[MATERIAL PROVIDED]
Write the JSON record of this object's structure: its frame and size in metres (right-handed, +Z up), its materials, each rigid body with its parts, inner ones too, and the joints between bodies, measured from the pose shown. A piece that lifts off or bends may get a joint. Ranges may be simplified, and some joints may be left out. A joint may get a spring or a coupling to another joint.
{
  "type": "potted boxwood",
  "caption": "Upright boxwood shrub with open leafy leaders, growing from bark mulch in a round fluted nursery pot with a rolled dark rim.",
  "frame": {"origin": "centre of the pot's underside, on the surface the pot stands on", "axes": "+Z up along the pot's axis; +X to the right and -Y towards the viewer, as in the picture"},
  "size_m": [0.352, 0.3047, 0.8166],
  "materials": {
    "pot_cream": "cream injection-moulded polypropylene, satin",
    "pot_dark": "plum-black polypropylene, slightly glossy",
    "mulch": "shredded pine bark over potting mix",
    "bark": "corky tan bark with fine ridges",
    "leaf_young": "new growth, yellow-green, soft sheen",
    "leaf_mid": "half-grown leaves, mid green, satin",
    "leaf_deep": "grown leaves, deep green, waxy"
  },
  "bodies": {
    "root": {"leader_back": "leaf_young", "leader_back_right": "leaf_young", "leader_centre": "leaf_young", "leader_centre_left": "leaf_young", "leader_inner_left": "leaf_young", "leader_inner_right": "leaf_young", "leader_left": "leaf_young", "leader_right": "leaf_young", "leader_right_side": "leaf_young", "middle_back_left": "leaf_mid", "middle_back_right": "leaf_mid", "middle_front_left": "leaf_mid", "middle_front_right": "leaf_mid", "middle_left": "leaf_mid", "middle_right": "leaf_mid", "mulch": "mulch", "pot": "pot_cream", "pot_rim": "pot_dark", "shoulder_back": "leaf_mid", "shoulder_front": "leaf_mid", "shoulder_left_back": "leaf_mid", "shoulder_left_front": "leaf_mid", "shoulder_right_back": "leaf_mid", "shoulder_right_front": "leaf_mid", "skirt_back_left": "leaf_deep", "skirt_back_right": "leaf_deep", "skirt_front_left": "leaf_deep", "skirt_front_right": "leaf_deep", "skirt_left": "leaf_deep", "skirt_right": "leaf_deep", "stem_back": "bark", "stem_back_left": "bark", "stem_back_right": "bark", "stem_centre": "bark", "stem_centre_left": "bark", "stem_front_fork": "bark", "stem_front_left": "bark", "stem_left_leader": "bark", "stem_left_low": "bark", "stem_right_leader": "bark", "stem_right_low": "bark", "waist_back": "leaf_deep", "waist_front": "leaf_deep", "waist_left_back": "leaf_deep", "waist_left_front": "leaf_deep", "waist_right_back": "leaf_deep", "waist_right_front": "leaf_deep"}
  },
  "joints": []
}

* * *

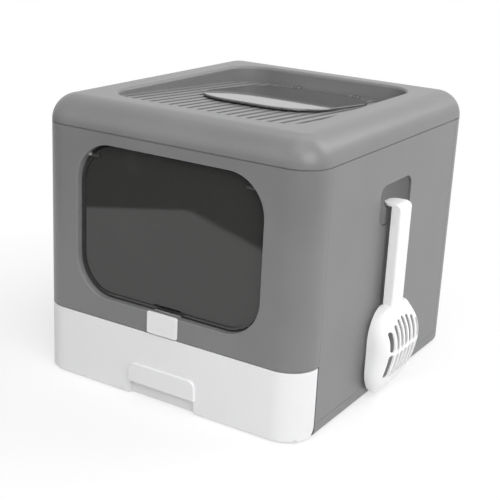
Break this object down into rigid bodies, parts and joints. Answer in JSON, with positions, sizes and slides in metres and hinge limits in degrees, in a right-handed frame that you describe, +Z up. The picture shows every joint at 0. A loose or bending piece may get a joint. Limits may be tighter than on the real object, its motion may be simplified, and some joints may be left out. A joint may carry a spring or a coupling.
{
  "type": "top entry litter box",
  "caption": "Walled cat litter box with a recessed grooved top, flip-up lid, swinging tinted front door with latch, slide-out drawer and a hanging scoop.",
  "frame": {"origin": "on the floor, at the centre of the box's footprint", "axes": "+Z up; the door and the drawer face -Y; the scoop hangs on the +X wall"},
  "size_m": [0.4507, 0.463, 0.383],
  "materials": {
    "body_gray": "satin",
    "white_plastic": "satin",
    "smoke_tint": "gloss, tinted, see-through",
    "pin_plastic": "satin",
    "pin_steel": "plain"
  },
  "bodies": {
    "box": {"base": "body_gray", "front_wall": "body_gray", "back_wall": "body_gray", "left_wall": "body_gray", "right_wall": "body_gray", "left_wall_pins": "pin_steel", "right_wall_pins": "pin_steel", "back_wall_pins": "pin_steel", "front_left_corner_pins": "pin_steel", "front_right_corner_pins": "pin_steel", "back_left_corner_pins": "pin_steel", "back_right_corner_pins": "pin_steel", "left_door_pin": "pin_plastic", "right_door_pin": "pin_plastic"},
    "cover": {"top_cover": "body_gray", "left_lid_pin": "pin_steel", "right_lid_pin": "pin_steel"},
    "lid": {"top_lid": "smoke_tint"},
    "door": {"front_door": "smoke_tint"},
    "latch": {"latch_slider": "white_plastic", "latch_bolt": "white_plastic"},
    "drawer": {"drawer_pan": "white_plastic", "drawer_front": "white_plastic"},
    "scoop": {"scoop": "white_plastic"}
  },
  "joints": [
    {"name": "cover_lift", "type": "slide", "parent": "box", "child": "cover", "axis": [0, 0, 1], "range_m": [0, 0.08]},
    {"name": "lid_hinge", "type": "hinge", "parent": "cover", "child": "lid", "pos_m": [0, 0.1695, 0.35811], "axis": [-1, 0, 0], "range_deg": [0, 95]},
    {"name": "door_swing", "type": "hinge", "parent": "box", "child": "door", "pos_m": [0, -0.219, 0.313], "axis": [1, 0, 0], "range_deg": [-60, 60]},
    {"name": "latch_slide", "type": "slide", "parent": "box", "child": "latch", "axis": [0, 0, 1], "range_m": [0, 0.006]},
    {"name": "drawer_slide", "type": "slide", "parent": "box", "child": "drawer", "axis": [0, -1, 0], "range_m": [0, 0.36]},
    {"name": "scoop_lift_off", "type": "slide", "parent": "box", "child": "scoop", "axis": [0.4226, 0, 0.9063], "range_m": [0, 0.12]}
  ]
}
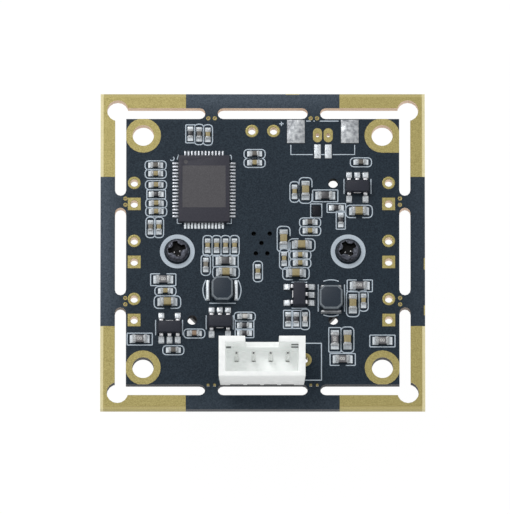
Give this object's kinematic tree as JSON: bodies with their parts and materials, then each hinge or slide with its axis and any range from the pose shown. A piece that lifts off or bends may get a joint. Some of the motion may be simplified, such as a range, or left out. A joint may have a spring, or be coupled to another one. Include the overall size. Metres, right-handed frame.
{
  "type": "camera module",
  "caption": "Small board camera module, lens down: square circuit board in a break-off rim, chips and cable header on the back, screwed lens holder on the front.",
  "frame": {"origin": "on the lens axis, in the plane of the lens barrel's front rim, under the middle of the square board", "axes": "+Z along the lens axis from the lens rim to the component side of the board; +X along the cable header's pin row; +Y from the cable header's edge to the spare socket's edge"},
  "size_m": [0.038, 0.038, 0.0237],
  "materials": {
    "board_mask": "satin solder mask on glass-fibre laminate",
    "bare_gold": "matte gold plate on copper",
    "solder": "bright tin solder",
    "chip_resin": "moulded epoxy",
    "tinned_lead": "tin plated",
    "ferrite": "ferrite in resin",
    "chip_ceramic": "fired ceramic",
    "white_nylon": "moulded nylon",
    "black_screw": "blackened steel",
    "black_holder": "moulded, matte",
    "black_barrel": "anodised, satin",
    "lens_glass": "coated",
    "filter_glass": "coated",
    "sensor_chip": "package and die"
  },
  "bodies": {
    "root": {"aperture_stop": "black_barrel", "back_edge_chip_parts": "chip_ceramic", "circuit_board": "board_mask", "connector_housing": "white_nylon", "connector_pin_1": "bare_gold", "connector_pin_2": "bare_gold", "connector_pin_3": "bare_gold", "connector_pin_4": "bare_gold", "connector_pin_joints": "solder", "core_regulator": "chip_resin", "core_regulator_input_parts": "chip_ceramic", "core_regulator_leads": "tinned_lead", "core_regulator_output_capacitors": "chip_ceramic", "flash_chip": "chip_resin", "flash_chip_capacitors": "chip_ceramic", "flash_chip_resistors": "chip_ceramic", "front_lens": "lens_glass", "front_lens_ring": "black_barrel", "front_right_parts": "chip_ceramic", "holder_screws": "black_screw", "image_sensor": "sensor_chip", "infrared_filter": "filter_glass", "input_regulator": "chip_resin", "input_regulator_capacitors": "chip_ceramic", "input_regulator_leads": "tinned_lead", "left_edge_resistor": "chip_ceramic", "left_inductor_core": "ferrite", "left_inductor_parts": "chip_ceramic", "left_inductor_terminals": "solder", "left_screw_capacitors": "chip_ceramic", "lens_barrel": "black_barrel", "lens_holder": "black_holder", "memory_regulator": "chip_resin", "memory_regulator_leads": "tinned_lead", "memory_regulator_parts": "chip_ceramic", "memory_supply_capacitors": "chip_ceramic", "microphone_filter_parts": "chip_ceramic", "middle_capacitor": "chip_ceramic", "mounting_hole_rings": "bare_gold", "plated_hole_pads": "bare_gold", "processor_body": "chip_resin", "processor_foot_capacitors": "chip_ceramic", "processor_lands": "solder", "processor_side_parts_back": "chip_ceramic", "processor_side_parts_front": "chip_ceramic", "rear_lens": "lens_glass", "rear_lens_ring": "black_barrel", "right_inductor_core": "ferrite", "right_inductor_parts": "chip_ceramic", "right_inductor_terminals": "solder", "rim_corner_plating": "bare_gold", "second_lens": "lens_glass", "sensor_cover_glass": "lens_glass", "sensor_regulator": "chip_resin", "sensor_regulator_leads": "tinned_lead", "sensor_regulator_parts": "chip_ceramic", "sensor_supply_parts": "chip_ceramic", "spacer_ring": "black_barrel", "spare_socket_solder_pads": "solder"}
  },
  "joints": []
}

[PROBLEM DETAILS]
Pick out every line of the listing containing the word "object", and show those lines.

[EXPECTED ANSWER]
Write the JSON record of this object's structure: its frame and size in metres (right-handed, +Z up), its materials, each rigid body with its parts, inner ones too, and the joints between bodies, measured from the pose shown. A piece that lifts off or bends may get a joint. Ranges may be simplified, and some joints may be left out. A joint may get a spring or a coupling to another joint.
Break this object down into rigid bodies, parts and joints. Answer in JSON, with positions, sizes and slides in metres and hinge limits in degrees, in a right-handed frame that you describe, +Z up. The picture shows every joint at 0. A loose or bending piece may get a joint. Limits may be tighter than on the real object, its motion may be simplified, and some joints may be left out. A joint may carry a spring or a coupling.
Give this object's kinematic tree as JSON: bodies with their parts and materials, then each hinge or slide with its axis and any range from the pose shown. A piece that lifts off or bends may get a joint. Some of the motion may be simplified, such as a range, or left out. A joint may have a spring, or be coupled to another one. Include the overall size. Metres, right-handed frame.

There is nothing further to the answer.